(Dataset rows)
________________

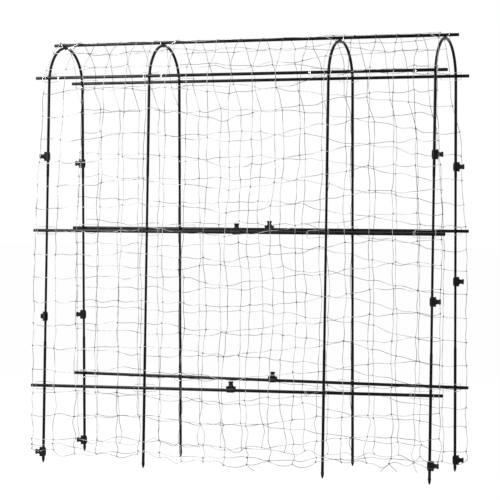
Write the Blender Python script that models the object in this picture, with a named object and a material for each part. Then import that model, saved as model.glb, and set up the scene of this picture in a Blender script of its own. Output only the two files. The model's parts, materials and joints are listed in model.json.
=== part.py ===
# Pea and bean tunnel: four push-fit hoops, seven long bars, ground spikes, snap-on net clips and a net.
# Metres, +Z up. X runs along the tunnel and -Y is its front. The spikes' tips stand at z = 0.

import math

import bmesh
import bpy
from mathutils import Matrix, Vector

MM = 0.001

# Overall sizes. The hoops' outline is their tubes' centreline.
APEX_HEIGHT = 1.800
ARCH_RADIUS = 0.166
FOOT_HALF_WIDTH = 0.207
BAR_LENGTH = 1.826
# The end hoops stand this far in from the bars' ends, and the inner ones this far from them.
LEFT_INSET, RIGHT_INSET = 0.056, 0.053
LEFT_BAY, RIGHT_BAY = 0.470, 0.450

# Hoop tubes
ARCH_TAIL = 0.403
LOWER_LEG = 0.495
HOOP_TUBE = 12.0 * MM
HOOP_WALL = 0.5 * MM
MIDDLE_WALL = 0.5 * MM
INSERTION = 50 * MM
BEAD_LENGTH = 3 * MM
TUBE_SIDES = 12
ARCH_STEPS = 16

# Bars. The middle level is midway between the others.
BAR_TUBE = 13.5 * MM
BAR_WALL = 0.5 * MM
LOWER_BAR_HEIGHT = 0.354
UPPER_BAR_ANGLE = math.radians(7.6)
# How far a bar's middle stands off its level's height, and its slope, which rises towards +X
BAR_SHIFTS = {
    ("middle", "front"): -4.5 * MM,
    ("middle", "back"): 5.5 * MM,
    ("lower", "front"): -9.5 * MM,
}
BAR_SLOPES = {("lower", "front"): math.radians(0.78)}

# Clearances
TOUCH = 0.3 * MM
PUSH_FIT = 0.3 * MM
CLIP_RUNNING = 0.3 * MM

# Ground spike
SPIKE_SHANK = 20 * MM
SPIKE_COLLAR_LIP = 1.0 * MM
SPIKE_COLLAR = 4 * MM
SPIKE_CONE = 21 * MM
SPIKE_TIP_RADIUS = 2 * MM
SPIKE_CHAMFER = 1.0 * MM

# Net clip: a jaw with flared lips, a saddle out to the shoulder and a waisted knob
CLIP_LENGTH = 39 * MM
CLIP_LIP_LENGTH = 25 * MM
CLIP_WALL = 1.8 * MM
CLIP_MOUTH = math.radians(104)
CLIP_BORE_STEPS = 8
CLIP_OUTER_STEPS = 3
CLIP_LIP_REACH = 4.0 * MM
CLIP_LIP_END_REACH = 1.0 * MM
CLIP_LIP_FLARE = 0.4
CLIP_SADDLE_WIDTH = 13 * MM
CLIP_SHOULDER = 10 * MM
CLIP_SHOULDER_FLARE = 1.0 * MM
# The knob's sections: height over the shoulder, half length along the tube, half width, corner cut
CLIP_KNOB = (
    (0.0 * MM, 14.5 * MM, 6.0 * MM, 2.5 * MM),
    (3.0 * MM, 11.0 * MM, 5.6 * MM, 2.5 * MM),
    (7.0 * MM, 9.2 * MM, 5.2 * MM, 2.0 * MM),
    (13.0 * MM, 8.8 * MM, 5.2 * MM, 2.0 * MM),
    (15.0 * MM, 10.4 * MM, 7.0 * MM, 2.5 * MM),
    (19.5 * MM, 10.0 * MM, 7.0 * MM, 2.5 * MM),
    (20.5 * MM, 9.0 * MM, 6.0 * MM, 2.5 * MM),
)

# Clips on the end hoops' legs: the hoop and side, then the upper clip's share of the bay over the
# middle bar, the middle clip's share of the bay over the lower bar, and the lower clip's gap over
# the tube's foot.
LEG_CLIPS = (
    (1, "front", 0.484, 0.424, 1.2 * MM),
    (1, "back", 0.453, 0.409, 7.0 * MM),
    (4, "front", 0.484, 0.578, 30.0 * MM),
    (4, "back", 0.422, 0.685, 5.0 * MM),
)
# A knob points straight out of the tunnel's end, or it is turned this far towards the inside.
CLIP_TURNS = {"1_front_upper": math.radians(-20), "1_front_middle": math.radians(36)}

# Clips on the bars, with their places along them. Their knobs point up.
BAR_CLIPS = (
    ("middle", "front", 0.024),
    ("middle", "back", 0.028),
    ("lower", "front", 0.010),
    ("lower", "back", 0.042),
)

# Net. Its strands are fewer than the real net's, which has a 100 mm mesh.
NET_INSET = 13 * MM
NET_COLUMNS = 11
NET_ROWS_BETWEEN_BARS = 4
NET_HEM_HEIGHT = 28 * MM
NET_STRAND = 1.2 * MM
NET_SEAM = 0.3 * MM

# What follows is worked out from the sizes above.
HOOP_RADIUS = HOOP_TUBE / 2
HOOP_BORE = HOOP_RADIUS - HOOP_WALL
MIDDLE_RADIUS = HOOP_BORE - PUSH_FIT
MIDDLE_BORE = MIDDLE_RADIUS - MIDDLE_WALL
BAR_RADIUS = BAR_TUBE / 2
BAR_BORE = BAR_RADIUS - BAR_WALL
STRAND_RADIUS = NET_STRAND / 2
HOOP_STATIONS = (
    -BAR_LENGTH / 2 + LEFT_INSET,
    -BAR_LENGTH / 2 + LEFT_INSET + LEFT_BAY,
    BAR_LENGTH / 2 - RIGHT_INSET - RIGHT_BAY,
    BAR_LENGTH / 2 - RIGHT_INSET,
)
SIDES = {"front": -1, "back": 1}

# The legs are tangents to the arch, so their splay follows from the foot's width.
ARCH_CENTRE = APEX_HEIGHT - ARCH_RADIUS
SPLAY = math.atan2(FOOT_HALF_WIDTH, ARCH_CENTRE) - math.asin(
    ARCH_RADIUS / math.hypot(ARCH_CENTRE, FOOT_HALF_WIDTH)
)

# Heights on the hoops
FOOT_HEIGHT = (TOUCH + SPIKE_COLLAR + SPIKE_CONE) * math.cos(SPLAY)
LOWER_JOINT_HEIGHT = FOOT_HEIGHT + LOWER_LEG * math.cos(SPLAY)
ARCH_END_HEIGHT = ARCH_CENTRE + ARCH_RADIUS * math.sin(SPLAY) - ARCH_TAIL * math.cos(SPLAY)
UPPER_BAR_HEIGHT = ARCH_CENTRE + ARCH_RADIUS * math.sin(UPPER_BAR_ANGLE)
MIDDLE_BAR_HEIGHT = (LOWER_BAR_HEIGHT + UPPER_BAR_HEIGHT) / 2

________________

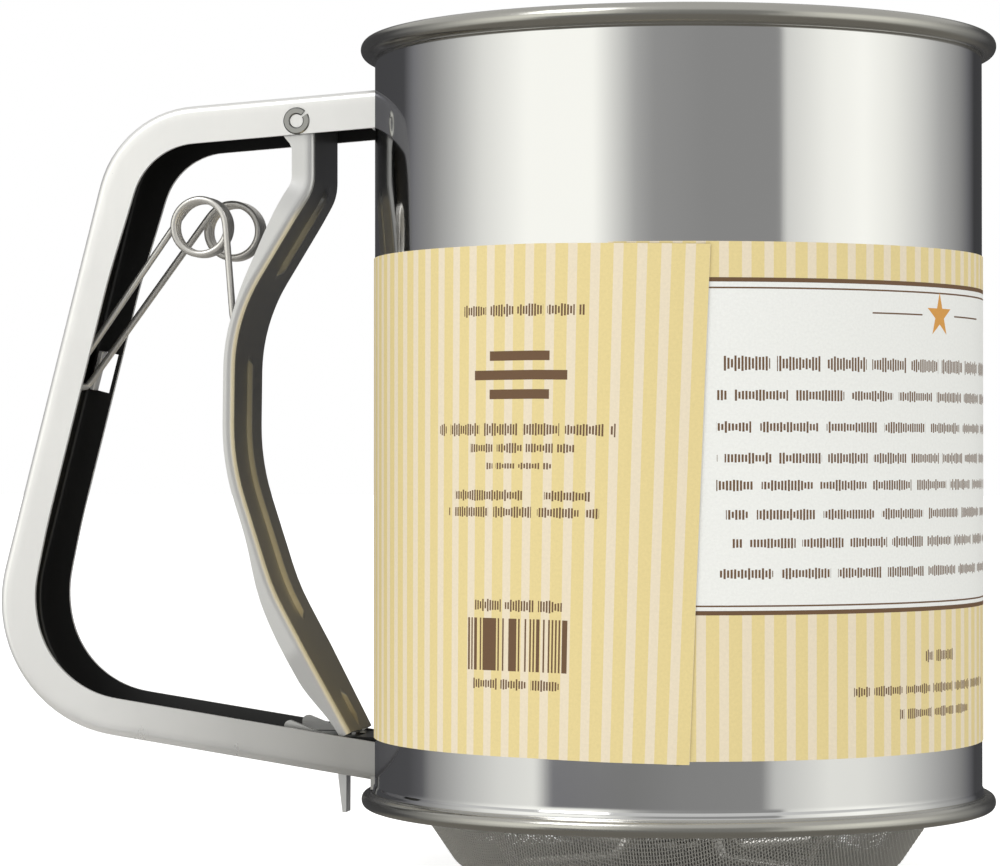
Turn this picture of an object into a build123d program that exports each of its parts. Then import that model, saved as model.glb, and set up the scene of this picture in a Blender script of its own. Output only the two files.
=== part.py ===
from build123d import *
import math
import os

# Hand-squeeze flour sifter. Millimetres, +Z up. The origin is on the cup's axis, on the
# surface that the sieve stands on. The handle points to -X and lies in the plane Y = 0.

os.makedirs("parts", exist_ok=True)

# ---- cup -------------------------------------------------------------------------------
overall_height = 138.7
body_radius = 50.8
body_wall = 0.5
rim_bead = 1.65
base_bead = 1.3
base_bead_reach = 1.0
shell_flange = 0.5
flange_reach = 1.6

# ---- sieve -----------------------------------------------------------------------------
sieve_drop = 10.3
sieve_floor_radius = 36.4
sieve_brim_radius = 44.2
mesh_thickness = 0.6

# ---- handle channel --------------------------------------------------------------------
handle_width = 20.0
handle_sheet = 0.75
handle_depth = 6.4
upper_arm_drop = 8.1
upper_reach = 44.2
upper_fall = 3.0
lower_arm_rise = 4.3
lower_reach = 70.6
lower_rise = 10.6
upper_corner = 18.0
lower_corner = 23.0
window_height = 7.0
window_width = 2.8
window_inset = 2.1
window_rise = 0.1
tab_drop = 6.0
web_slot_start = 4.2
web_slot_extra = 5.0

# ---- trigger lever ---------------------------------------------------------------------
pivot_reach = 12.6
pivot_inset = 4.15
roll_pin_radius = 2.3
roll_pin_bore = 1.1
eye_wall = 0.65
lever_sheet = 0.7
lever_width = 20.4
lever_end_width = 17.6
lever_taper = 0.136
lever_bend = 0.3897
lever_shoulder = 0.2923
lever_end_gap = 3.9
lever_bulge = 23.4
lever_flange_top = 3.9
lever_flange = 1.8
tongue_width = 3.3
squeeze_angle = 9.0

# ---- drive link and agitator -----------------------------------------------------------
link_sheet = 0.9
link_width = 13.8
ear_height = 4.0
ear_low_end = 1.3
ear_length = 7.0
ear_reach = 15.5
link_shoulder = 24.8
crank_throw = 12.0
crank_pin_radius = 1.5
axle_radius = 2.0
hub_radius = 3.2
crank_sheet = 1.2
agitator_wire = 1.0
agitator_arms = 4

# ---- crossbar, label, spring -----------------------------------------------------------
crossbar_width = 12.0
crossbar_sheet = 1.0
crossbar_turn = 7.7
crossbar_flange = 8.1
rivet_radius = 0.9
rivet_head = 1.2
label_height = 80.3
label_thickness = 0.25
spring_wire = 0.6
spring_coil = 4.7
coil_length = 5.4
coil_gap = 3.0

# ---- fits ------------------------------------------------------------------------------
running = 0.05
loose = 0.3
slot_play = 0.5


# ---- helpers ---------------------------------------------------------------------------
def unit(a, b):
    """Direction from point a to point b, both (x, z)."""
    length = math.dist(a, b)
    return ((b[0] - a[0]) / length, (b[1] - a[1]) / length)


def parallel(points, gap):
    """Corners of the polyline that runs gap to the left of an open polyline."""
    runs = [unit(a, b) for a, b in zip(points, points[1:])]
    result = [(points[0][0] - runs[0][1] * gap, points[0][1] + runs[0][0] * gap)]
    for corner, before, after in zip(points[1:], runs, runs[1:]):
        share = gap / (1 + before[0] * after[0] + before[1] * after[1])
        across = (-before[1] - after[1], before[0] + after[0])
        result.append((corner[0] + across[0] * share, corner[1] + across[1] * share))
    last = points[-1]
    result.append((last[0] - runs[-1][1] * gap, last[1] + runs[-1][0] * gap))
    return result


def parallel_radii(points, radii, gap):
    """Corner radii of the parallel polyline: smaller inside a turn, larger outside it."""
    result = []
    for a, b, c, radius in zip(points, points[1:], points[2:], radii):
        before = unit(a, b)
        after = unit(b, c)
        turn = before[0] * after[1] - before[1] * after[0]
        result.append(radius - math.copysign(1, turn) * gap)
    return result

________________

Return nothing but the lines running from the line with "Write the Blender" through the line with "SPIKE_CHAMFER = 1.0 * MM", exactly as they appear.

Write the Blender Python script that models the object in this picture, with a named object and a material for each part. Then import that model, saved as model.glb, and set up the scene of this picture in a Blender script of its own. Output only the two files. The model's parts, materials and joints are listed in model.json.
=== part.py ===
# Pea and bean tunnel: four push-fit hoops, seven long bars, ground spikes, snap-on net clips and a net.
# Metres, +Z up. X runs along the tunnel and -Y is its front. The spikes' tips stand at z = 0.

import math

import bmesh
import bpy
from mathutils import Matrix, Vector

MM = 0.001

# Overall sizes. The hoops' outline is their tubes' centreline.
APEX_HEIGHT = 1.800
ARCH_RADIUS = 0.166
FOOT_HALF_WIDTH = 0.207
BAR_LENGTH = 1.826
# The end hoops stand this far in from the bars' ends, and the inner ones this far from them.
LEFT_INSET, RIGHT_INSET = 0.056, 0.053
LEFT_BAY, RIGHT_BAY = 0.470, 0.450

# Hoop tubes
ARCH_TAIL = 0.403
LOWER_LEG = 0.495
HOOP_TUBE = 12.0 * MM
HOOP_WALL = 0.5 * MM
MIDDLE_WALL = 0.5 * MM
INSERTION = 50 * MM
BEAD_LENGTH = 3 * MM
TUBE_SIDES = 12
ARCH_STEPS = 16

# Bars. The middle level is midway between the others.
BAR_TUBE = 13.5 * MM
BAR_WALL = 0.5 * MM
LOWER_BAR_HEIGHT = 0.354
UPPER_BAR_ANGLE = math.radians(7.6)
# How far a bar's middle stands off its level's height, and its slope, which rises towards +X
BAR_SHIFTS = {
    ("middle", "front"): -4.5 * MM,
    ("middle", "back"): 5.5 * MM,
    ("lower", "front"): -9.5 * MM,
}
BAR_SLOPES = {("lower", "front"): math.radians(0.78)}

# Clearances
TOUCH = 0.3 * MM
PUSH_FIT = 0.3 * MM
CLIP_RUNNING = 0.3 * MM

# Ground spike
SPIKE_SHANK = 20 * MM
SPIKE_COLLAR_LIP = 1.0 * MM
SPIKE_COLLAR = 4 * MM
SPIKE_CONE = 21 * MM
SPIKE_TIP_RADIUS = 2 * MM
SPIKE_CHAMFER = 1.0 * MM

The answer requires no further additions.